Switzerland has a population of 7,500,000 and according to a secondary analysis of the Swiss Labor Force Survey (SAKE) of 2002, conducted by BASS for the Federal Office of Statistics, some 7.5 percent of Switzerland’s working population live in a household with an income that falls below poverty line guidelines. This translates into some 250,000 working people or a total of 535,000 people, including their dependents. This is a very substantial number indeed and proves that employment does not necessarily guard against poverty. However, the number of working people who live below poverty line has dropped in the last five years and this makes it clear that unemployment is a major cause of poverty. When the government intervenes with the economy to try to improve the rights of those with jobs, unemployment increases. For example, minimum wages raise the cost of labor to above the market equilibrium, resulting in people who wish to work at the going rate but cannot as the wages are higher than their worth to business, causing in unemployment. Laws restricting layoffs make businesses less likely to hire in the first place leaving many young people unemployed and unable to find work (Anderson).
Another important factor of poverty in Switzerland and in general is health. Poor access to affordable health care makes individuals less resilient to economic need and more valuable to poverty. Moreover, inadequate nutrition in childhood undermines the ability of individuals to develop their full human capabilities and thus make them more likely to fall below the poverty line. Especially elder people fall in this category of poor health. People who are actually working but belong to the working poor face major problems such as low education and therefore low chances of a job with adequate wages. The results are reduced social interactions, physical and mental illness, and no financial balance.
To help the poor, different programs have been adapted over time. The major one is welfare. The Swiss welfare system is based on the system of three pillar that guarantee personal and professional security, in addition to one’s next kin in case of retirement, disability and death. The first pillar consists of the State Welfare system that is a guarantee of a minimum allowance. It is mandatory, managed by the State and based on AVS( old age and survival insurance), AI( disability insurance) and additional benefits. Its financing is based on distribution that means active people pay for pensioners. The second pillar is the professional welfare that maintains the level of living. It is mandatory only for people working in Switzerland and earning an annual salary of at least $25,320. The purpose of this system is to maintain the standard of living for oneself, one’s next kin in case of elderly age, disability and survivals. The third pillar is private insurance. This pillar is optional and is for private needs. It is a saving system that intends to complete the cover of the 1st and 2nd pillars, and for tax optimization purposes (Swiss welfare system).
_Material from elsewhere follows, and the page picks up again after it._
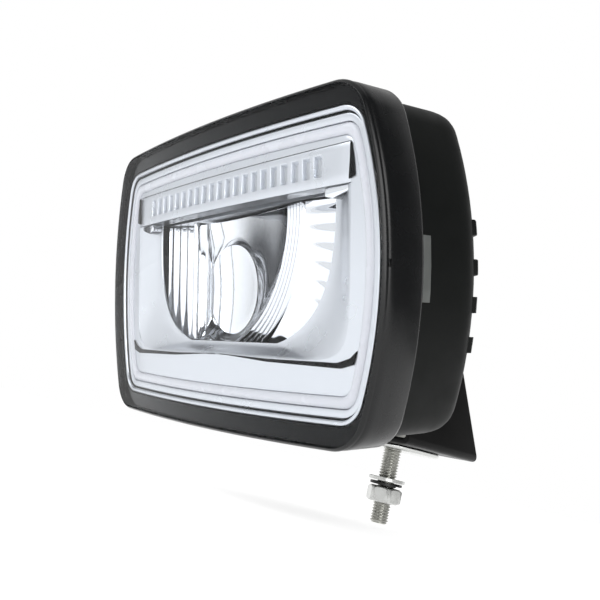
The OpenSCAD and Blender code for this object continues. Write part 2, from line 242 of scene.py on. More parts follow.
def lathe(name, profile, count=96, looped=False):
    """A profile of (radius, height) pairs turned about Z. A radius may be a function of the angle."""
    rings = []
    for radius, height in profile:
        ring = []
        for i in range(count):
            a = 2 * math.pi * i / count
            r = radius(a) if callable(radius) else radius
            ring.append(Vector((r * math.cos(a), r * math.sin(a), height)))
        rings.append(ring)
    return loft(name, rings, looped=looped)


def hexagon(flats, limit):
    """Radius of a hexagon across its flats, turned down to a limit as by a chamfer."""
    def radius(a):
        turn = (a + math.pi / 6) % (math.pi / 3) - math.pi / 6
        return min(flats / 2 / math.cos(turn), limit)
    return radius


def hex_profile(flats, low, high, chamfer, both=True):
    """Sides of a hexagonal head or nut, from low to high, with one turned chamfer or both."""
    corner = flats / math.sqrt(3)
    steps = [(chamfer * k / 4, hexagon(flats, corner - chamfer * (1 - k / 4) * 1.5)) for k in range(5)]
    bottom = [(radius, low + d) for d, radius in steps] if both else [(hexagon(flats, corner), low)]
    return bottom + [(radius, high - d) for d, radius in reversed(steps)]


def settle(obj, matrix, body, surface, nodes=(), angle=32):
    """Puts a finished piece in place, smooths it and gives it its surface, body and slot."""
    place(obj, matrix)
    pick(obj)
    bpy.ops.object.shade_smooth_by_angle(angle=math.radians(angle))
    if surface:
        obj.data.materials.clear()
        obj.data.materials.append(FINISHES[surface])
    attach(obj, body)
    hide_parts(*nodes)
    return obj


# Shapes that the front pieces share

def arc(centre, radius, a0, a1, count):
    """Points along an arc from one angle to another."""
    turns = (a0 + (a1 - a0) * i / count for i in range(count + 1))
    return [(centre[0] + radius * math.cos(a), centre[1] + radius * math.sin(a)) for a in turns]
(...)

For the working poor, social welfare is currently the only institution in Switzerland with responsibility for them. However, it did not bring a solution yet to those problems that working poor households face. The institution was created to tide people over in the event of a temporary emergency with the guiding principle help people help themselves. This does not always seem to work because the working poor are not in a temporary predicament, but rather in a situation of permanent hardship. Moreover, if social welfare is used to top up the incomes of working poor households, then social welfare is subsidizing poorly paid jobs and offsetting the negative impact of inadequate social policies. So how can social welfare in Switzerland help alleviate the working poor’s dependence on social welfare benefits? A solution for the welfare conflict has been widely discussed among experts in Switzerland. Conclusions contain social research, social welfare and social policy. Research into poverty, should shift its focus away from the individual and concern itself more with households in future. Social welfare itself needs to be allocated more human resources and should do more to address the complex of problems working poor face. It should extend its counseling services and tailor them to the specific needs of its working poor clients. While social welfare should endeavor to keep these people in employment, however, it is the job of policymakers and other social partners to do their part by improving the earnings situation of Switzerland’s working poor( Mader,Kutzner,Knopfel).
Charity is another way to help the poor. About 250 million kilograms of edible food are destroyed in Switzerland every year (Hunt). If this could be passed on instead to those living below the bread line, each of them would receive one kilo of food per day. A major charity in Switzerland, Tischlein deck dich (Table be set), tries to save as much of the condemned food as possible for the people who need it most. Every week the charity provides food in all regions in Switzerland among 8500 people that live below the poverty line (Tischlein deck dich). Each of these people has been referred by social services. They must have their identity cards to prove it. The outward appearance of the people standing in line provides no clues as to their desperate economic state. They are mostly well groomed and neatly dressed. The beneficiaries vary from drug users and alcoholics to working people. The charity, which is financed by donations from the public from foundations and private companies, is on track to help more people in the near future.
In conclusion, this paper demonstrates that poverty exists also among the richest countries in the world. Switzerland is an example that even though poverty is invisible in daily life, it is still a big problem for a part of the population. Large families, single parents, the poorly educated and self-employed are most likely to fall below the poverty line. Welfare and charity are both ways to support the poor, however, there is still room for improvement for the function of the welfare system in order to decrease the numbers of the poor steadily over time. Important factors for improvements are more research into poverty and focus more on the complex problems rather than individual issues. Social welfare, the policymaker and other social institution have to work together to make a change in the future. The Bible says in Deut. 15:7: “If there is a poor man among you, one of your brothers, in any of the towns of the land which the LORD your God is giving you, you shall not harden your heart, nor close your hand to your poor brother; but you shall freely open your hand to him, and generously lend him sufficient for his need in whatever he lacks”. It’s not hard to understand; it’s just hard to do.